Researchers working on the Faraday Institution’s ReLib project have developed a method to use ultrasonic waves for EV battery recycling. The technique allows them to recycle a battery’s anode and cathode without relying on shredding. 

Researchers have used the technique to separate anode powder — usually graphite based — from the battery’s copper backing sheet. The method is also useful for retrieving the cobalt, manganese and nickel cathode powder glued onto an aluminum sheet during manufacturing. 

Separating these components using ultrasonic waves would incur 60% cost savings compared to buying new materials if adopted at scale. The technology could also process 100 times more items in the same amount of time as hydrometallurgy, which uses water and sulphuric acid to extract metals. 

Hydrometallurgy

This EV battery recycling technique involves using an aqueous solution during processing. One form of metallurgy — leaching — entails soaking lithium-ion batteries in strong acids so the metals dissolve. This method helps recover a large amount of materials. 
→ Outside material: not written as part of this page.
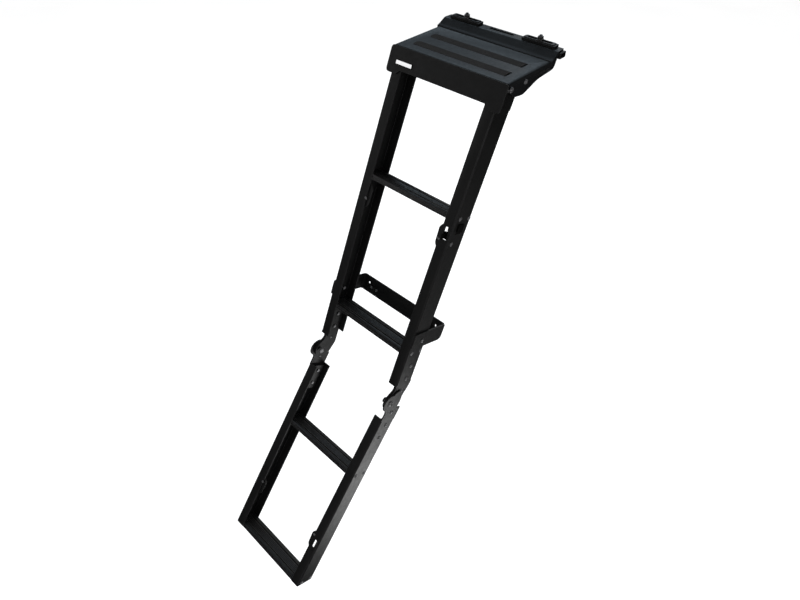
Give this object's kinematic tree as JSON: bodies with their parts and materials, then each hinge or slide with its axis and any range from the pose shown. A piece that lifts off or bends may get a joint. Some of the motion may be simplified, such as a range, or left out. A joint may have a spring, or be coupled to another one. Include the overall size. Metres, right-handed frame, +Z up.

However, leaching also usually requires recycling technicians to remove plastic casings and drain the batteries before processing them, making the process expensive and time-consuming. The complexity of hydrometallurgy is one of the reasons it’s often cheaper to mine new battery metals rather than recycle them. People recycle less than 5% of lithium-ion batteries compared to a whopping 99% of lead batteries, according to some estimates.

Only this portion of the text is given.